Using cell fate attractors to uncover transcriptional regulation of HL60 neutrophil differentiation

Albert C Huang1,2 email, Limei Hu3 email, Stuart A Kauffman4 email, Wei Zhang3 email and Ilya Shmulevich2 email

Molecular and Cellular Biology Program, University of Washington, Seattle, Washington, DC, USA

Institute for Systems Biology, Seattle, Washington, DC, USA

Cancer Genomics Laboratory, University of Texas M.D. Anderson Cancer Center, Houston, Texas, USA

Institute for Biocomplexity and Informatics, University of Calgary, Calgary, Alberta, Canada

author email corresponding author email

BMC Systems Biology 2009, 3:20doi:10.1186/1752-0509-3-20

Published: 18 February 2009

Abstract

Background

The process of cellular differentiation is governed by complex dynamical biomolecular networks consisting of a multitude of genes and their products acting in concert to determine a particular cell fate.
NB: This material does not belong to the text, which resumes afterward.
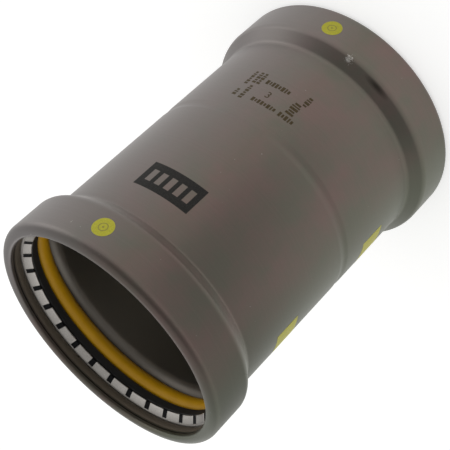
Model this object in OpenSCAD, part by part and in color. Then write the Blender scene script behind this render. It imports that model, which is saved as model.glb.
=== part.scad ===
// Press fit coupling for 3 inch steel pipe: a formed steel sleeve with a beaded socket at each end.
// Each bead holds a slotted grip ring, a separator ring with fingers and a rubber seal.
// Lengths are millimetres. The axis is Z, and the origin is the middle of the sleeve.

/* [Sleeve] */
// Length over both end faces
overall_length = 152; // [140:1:190]
// Diameter of the plain bore that guides the pipe
bore_d = 90.4; // [80:0.2:100]
// Thickness of the tube that the sleeve is formed from
wall = 3; // [2.4:0.1:3.6]

/* [Bead] */
// How far the chamber wall stands out from the bore wall
chamber_rise = 4.7; // [4:0.1:6]
// Angle of the bead's slope to the axis, in degrees
slope_angle = 40; // [30:1:50]
// Outer bend radius where the slope leaves the tube
foot_radius = 3; // [2:0.1:6]
// Outer bend radius where the slope meets the bead's crest
crest_radius = 4.5; // [4:0.1:6]
// How far the rolled lip's opening stands out from the bore wall
mouth_rise = 2.6; // [2:0.1:3]
// Axial thickness of the rolled lip
lip_depth = 3; // [2.5:0.1:4]
// Outer corner radius of the rolled rim
rim_radius = 3.4; // [2:0.1:4]
// Corner radius of the lip's opening
lip_radius = 1.2; // [0.5:0.1:1.5]

/* [Pipe stop] */
// Height of the stop above (+) or below (-) the middle of the sleeve
stop_offset = -8.4; // [-15:0.1:15]
// Width of the rolled stop along the axis
stop_width = 6; // [4:0.5:9]
// How far the stop's ridge stands into the bore
stop_rise = 1.1; // [0.8:0.1:2]
// Depth of the groove that the roll leaves outside
groove_depth = 0.35; // [0.1:0.05:0.6]

/* [Grip ring] */
// Number of slots that part the ring's tongues
slots = 29; // [20:1:36]
// Width of each slot
slot_width = 2.4; // [1.4:0.1:2.8]
// Length of the band that joins the tongues
band_length = 3.2; // [2.8:0.1:5]
// Step from the lip's opening out to the band's inner wall
band_step = 0.2; // [0.1:0.05:0.5]
// Axial length of the tongues' sloping face
tongue_length = 2.6; // [2:0.1:5]
// Width and depth of the relief groove between the band and the tongues
relief = 0.6; // [0.4:0.1:0.8]
// Width of the bevelled strip at the foot of the tongues
strip_width = 0.6; // [0.3:0.1:0.8]
// Width of the edge that bites the pipe
bite_width = 0.3; // [0.2:0.05:0.6]
// Axial length of the tongues behind that edge
heel_length = 0.45; // [0.3:0.05:1]
// Thickness left outside the slots
web = 0.9; // [0.6:0.1:1.1]

/* [Separator ring] */
// Length of the plain ring between the grip ring and the seal
separator_length = 3.7; // [3:0.1:7]
// How far the separator's inner wall stands out from the bite edge
separator_step = 0.55; // [0.3:0.05:1]
// How far each finger's face lies behind the tongues' face
finger_recess = 0.3; // [0.2:0.05:0.6]

/* [Seal] */
// Length of the seal along the axis
seal_length = 7.1; // [5:0.1:8]

/* [Fits] */
// How far the bite edge and the seal stand into the bore
bite_step = 0.15; // [0.1:0.05:0.2]
// Gap between the rings and the chamber wall
ring_gap = 0.2; // [0.1:0.05:0.3]
// Gap between each finger and the sides of its slot
finger_gap = 0.15; // [0.1:0.05:0.25]
// Turn of the grip ring's open slot about the axis, in degrees
ring_turn = 267.7; // [0:0.1:360]

/* [Hidden] */

$fn = 128;
// Steps along each curve of the profiles
ROUND_STEPS = 8;

half = overall_length / 2;
bore_r = bore_d / 2;
tube_r = bore_r + wall;
chamber_r = bore_r + chamber_rise;
bead_r = chamber_r + wall;
mouth_r = bore_r + mouth_rise;
bite_r = bore_r - bite_step;
ring_r = chamber_r - ring_gap;

// The rim's two corners share its end face, and leave a flat to stand on
MIN_FLAT = 0.4;
rim_corner = min(rim_radius, bead_r - mouth_r - lip_radius - MIN_FLAT);
MIN_FILLET = 0.3;
chamber_fillet = max(rim_corner - wall, MIN_FILLET);

// Depths below the end face, in the order that the rings are stacked
band_depth = lip_depth + band_length;
tooth_depth = band_depth + tongue_length;
grip_back = tooth_depth + bite_width + heel_length;
separator_back = grip_back + separator_length;
seal_back = separator_back + seal_length;
crest_end = separator_back + seal_length / 2;
// The slope's straight part lies between its two bends
bend_radii = foot_radius + crest_radius;
straight_rise = chamber_rise - bend_radii * (1 - cos(slope_angle));
shoulder_end = crest_end + bend_radii * sin(slope_angle) + straight_rise / tan(slope_angle);

// The grip ring's section, as radii
band_r = mouth_r + band_step;
face_r = band_r - strip_width;
slot_root_r = ring_r - web;
// Depth that the bevelled strip takes up, and the fine step behind it
strip_depth = strip_width / 2;
strip_step = 0.15;
// The slots start just behind the strip and its step
slot_setback = 0.1;
slot_start = band_depth + strip_depth + strip_step + slot_setback;
corner_bevel = chamber_fillet + ring_gap;
rear_bevel = 1.3;
separator_r = bite_r + separator_step;
ring_chamfer = 0.5;
finger_root_r = slot_root_r - finger_gap;
slot_pitch = 360 / slots;
// Overshoot of every cutting solid
past = 1;

STEEL = "#6e6862";
GRIP_STEEL = "#a9a5a0";
BLACK_PLASTIC = "#17181c";
SEAL_YELLOW = "#a07c14";

// Points of an arc about a centre, from one angle to another
function arc(centre, radius, from, to) =
    [for (i = [0:ROUND_STEPS])
        let (angle = from + (to - from) * i / ROUND_STEPS)
        centre + radius * [cos(angle), sin(angle)]];

// The bead's slope from its foot to the crest, at a depth below the tube's outer face
function shoulder(depth) =
    concat(
        arc(at(tube_r + foot_radius, shoulder_end), foot_radius + depth, 180, 180 - slope_angle),
        arc(at(bead_r - crest_radius, crest_end), crest_radius - depth, -slope_angle, 0));

// A rolled ridge or groove at the stop, from its lower edge to its upper edge
function rolled(wall_r, depth) =
    [for (i = [0:ROUND_STEPS])
        let (t = i / ROUND_STEPS)
        [wall_r - depth * (1 - cos(360 * t)) / 2, stop_offset + stop_width * (t - 1 / 2)]];

// The same points in the opposite order
function reversed(points) = [for (i = [len(points) - 1:-1:0]) points[i]];

// The same run of wall at the lower end, in the order that closes the outline
function lower(points) = [for (point = reversed(points)) [point[0], -point[1]]];

// A point of a ring's section: its radius, and its depth below the end face
function at(radius, depth) = [radius, half - depth];

// Outside of the upper end: slope, crest, rim corner and end face
outer_end = concat(
    shoulder(0),
    arc(at(bead_r - rim_corner, rim_corner), rim_corner, 0, 90),
    arc(at(mouth_r + lip_radius, lip_radius), lip_radius, 90, 180));

// Inside of the upper end: back of the lip, chamber wall and slope to the bore
inner_end = concat(
    [at(mouth_r, lip_depth)],
    arc(at(chamber_r - chamber_fillet, lip_depth + chamber_fillet), chamber_fillet, 90, 0),
    reversed(shoulder(wall)));

// The sleeve: one tube, its ends expanded into beads and rolled inward, with a rolled pipe stop
module coupling_body() {
    color(STEEL)
        rotate_extrude()
            polygon(concat(
                rolled(tube_r, groove_depth),
                outer_end,
                inner_end,
                reversed(rolled(bore_r, stop_rise)),
                lower(inner_end),
                lower(outer_end)));
}

// One cutter or finger blank at each slot from first to last
module at_slots(first = 0, last = slots - 1) {
    for (i = [first:last])
        rotate([0, 0, ring_turn + i * slot_pitch])
            children();
}

// A radial bar as wide as given, between two radii and two depths
module radial_bar(width, inner_r, outer_r, top_depth, low_depth) {
    translate([inner_r, -width / 2, half - low_depth])
        cube([outer_r - inner_r, width, low_depth - top_depth]);
}

// The tongues' face from the band to the back, moved outward by an inset
function tongue_face(inset = 0) = [
    at(band_r + inset, band_depth),
    at(face_r + inset, band_depth + strip_depth),
    at(face_r + inset, band_depth + strip_depth + strip_step),
    at(bite_r + inset, tooth_depth),
    at(bite_r + inset, tooth_depth + bite_width),
    at(bite_r + inset + rear_bevel, grip_back)];

// Hardened spring steel ring: a band with sloping tongues, open at its first slot
module grip_ring() {
    color(GRIP_STEEL)
        difference() {
            rotate_extrude()
                polygon(concat(
                    [at(ring_r, grip_back),
                     at(ring_r, lip_depth + corner_bevel),
                     at(ring_r - corner_bevel, lip_depth),
                     at(band_r, lip_depth),
                     at(band_r, band_depth - relief),
                     at(band_r + relief, band_depth - relief),
                     at(band_r + relief, band_depth)],
                    tongue_face()));
            at_slots(1)
                radial_bar(slot_width, bite_r - past, slot_root_r, slot_start, grip_back + past);
            at_slots(0, 0)
                radial_bar(slot_width, bite_r - past, ring_r + past, lip_depth - past, grip_back + past);
        }
}

// Moulded plastic ring that keeps the grip ring off the seal, with a finger in each slot
module separator_ring() {
    color(BLACK_PLASTIC) {
        rotate_extrude()
            polygon([
                at(ring_r, grip_back),
                at(separator_r + ring_chamfer, grip_back),
                at(separator_r, grip_back + ring_chamfer),
                at(separator_r, separator_back - ring_chamfer),
                at(separator_r + ring_chamfer, separator_back),
                at(ring_r, separator_back)]);
        intersection() {
            rotate_extrude()
                polygon(concat([at(ring_r, grip_back + ring_chamfer), at(ring_r, band_depth)],
                               tongue_face(finger_recess),
                               [at(bite_r + finger_recess + rear_bevel, grip_back + ring_chamfer)]));
            at_slots()
                radial_bar(slot_width - 2 * finger_gap, bite_r, finger_root_r,
                           slot_start + finger_gap, grip_back + past);
        }
    }
}

// Rubber seal: a rounded bead inward, its back shaped to the chamber and its slope
module seal_ring() {
    round_r = seal_length / 2;
    color(SEAL_YELLOW)
        rotate_extrude()
            intersection() {
                union() {
                    translate(at(bite_r + round_r, crest_end))
                        circle(r = round_r);
                    translate(at(bite_r + round_r, seal_back))
                        square([chamber_rise, seal_length]);
                }
                translate([-ring_gap, 0])
                    polygon(concat([at(0, separator_back), at(chamber_r, separator_back)],
                                   reversed(shoulder(wall)),
                                   [at(0, shoulder_end)]));
            }
}

// The same piece at the lower end
module at_bottom() {
    mirror([0, 0, 1])
        children();
}

coupling_body();
grip_ring();  // top_grip_ring
separator_ring();  // top_separator_ring
seal_ring();  // top_seal_ring
at_bottom() grip_ring();  // bottom_grip_ring
at_bottom() separator_ring();  // bottom_separator_ring
at_bottom() seal_ring();  // bottom_seal_ring
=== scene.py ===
from math import cos, pi, radians, sin, tan

import bmesh
import bpy
from mathutils import Matrix, Quaternion, Vector


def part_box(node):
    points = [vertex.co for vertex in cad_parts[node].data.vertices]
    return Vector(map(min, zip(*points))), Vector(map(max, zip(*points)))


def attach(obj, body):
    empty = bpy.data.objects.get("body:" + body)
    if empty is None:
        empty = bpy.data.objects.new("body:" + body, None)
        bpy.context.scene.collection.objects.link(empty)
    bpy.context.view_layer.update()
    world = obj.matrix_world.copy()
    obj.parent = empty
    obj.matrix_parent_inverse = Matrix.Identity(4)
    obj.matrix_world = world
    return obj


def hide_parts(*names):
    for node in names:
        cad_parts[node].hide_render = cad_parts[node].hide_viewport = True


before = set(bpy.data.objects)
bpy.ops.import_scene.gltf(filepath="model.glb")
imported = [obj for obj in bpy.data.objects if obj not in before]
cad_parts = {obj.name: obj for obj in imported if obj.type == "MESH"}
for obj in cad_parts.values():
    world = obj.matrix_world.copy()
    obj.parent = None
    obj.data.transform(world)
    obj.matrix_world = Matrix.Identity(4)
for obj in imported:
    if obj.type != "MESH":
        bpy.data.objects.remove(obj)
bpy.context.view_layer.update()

MM = 0.001
scene = bpy.context.scene
sleeve_low, sleeve_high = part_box("coupling_body")

# Camera: it looks down at the upper mouth from the front, 30 degrees above the level, and is rolled
# so that the mouth comes to the lower left of the picture.
camera_place = Vector((0.0, -0.3908, 0.2254))
camera_aim = Vector((-0.0005, 0.0023, 0.0041))
CAMERA_ROLL = radians(134.08)
CAMERA_LENS = 90.43
SENSOR_WIDTH = 36.0

camera_data = bpy.data.cameras.new("camera")
camera_data.lens = CAMERA_LENS
camera_data.sensor_width = SENSOR_WIDTH
camera_data.clip_end = 20.0
camera = bpy.data.objects.new("camera", camera_data)
scene.collection.objects.link(camera)
camera.location = camera_place
facing = (camera_aim - camera_place).to_track_quat("-Z", "Y")
camera.rotation_mode = "QUATERNION"
camera.rotation_quaternion = facing @ Quaternion((0, 0, 1), -CAMERA_ROLL)
scene.camera = camera
scene.view_settings.view_transform = "Standard"


# Studio: a pale floor under the standing coupling, a white surround, and two soft lamps, one at the right
# and one behind. The surround shows white to the camera and in the metal, and lights the rest at a plain
# level.
def hex_colour(code):
    """An sRGB hex colour as linear red, green, blue and alpha."""
    channels = [int(code[i:i + 2], 16) / 255 for i in (1, 3, 5)]
    linear = [c / 12.92 if c <= 0.04045 else ((c + 0.055) / 1.055) ** 2.4 for c in channels]
    return (*linear, 1.0)


def add(tree, kind, inputs=None, **settings):
    """A shader node with its settings, and its inputs set to values or joined to other sockets."""
    shader_node = tree.nodes.new(kind)
    for name, value in settings.items():
        setattr(shader_node, name, value)
    for name, value in (inputs or {}).items():
        if isinstance(value, bpy.types.NodeSocket):
            tree.links.new(value, shader_node.inputs[name])
        else:
            shader_node.inputs[name].default_value = value
    return shader_node


def new_material(name):
    """A material with an empty node tree, and that tree."""
    material = bpy.data.materials.new(name)
    material.use_nodes = True
    material.node_tree.nodes.clear()
    return material, material.node_tree


def matt_with_glow(tree, shade, strength):
    """A whole matt finish with a white glow of its own, up to the output."""
    matt = add(tree, "ShaderNodeBsdfDiffuse", {"Color": hex_colour(shade)})
    own = add(tree, "ShaderNodeEmission", {"Color": WHITE, "Strength": strength})
    both = add(tree, "ShaderNodeAddShader", {0: matt.outputs[0], 1: own.outputs[0]})
    add(tree, "ShaderNodeOutputMaterial", {"Surface": both.outputs[0]})


WHITE = hex_colour("#ffffff")
SURROUND_LEVEL = 0.75
world = bpy.data.worlds.new("surround")
scene.world = world
world.use_nodes = True
sky = world.node_tree
sky.nodes.clear()
rays = add(sky, "ShaderNodeLightPath")
seen = add(sky, "ShaderNodeMath", {0: rays.outputs["Is Camera Ray"], 1: rays.outputs["Is Glossy Ray"]},
           operation="MAXIMUM")
seen = add(sky, "ShaderNodeMath", {0: seen.outputs[0], 1: rays.outputs["Is Transmission Ray"]},
           operation="MAXIMUM")
level = add(sky, "ShaderNodeMix", {"Factor": seen.outputs[0], "A": SURROUND_LEVEL, "B": 1.0})
glow = add(sky, "ShaderNodeBackground", {"Color": WHITE, "Strength": level.outputs[0]})
add(sky, "ShaderNodeOutputWorld", {"Surface": glow.outputs[0]})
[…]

Thus, a systems level view is necessary for understanding how a cell coordinates this process and for developing effective therapeutic strategies to treat diseases, such as cancer, in which differentiation plays a significant role. Theoretical considerations and recent experimental evidence support the view that cell fates are high dimensional attractor states of the underlying molecular networks. The temporal behavior of the network states progressing toward different cell fate attractors has the potential to elucidate the underlying molecular mechanisms governing differentiation.

Results

Using the HL60 multipotent promyelocytic leukemia cell line, we performed experiments that ultimately led to two different cell fate attractors by two treatments of varying dosage and duration of the differentiation agent all-trans-retinoic acid (ATRA). The dosage and duration combinations of the two treatments were chosen by means of flow cytometric measurements of CD11b, a well-known early differentiation marker, such that they generated two intermediate populations that were poised at the apparently same stage of differentiation. However, the population of one treatment proceeded toward the terminally differentiated neutrophil attractor while that of the other treatment reverted back toward the undifferentiated promyelocytic attractor. We monitored the gene expression changes in the two populations after their respective treatments over a period of five days and identified a set of genes that diverged in their expression, a subset of which promotes neutrophil differentiation while the other represses cell cycle progression. By employing promoter based transcription factor binding site analysis, we found enrichment in the set of divergent genes, of transcription factors functionally linked to tumor progression, cell cycle, and development.

Conclusion

Since many of the transcription factors identified by this approach are also known to be implicated in hematopoietic differentiation and leukemia, this study points to the utility of incorporating a dynamical systems level view into a computational analysis framework for elucidating transcriptional mechanisms regulating differentiation.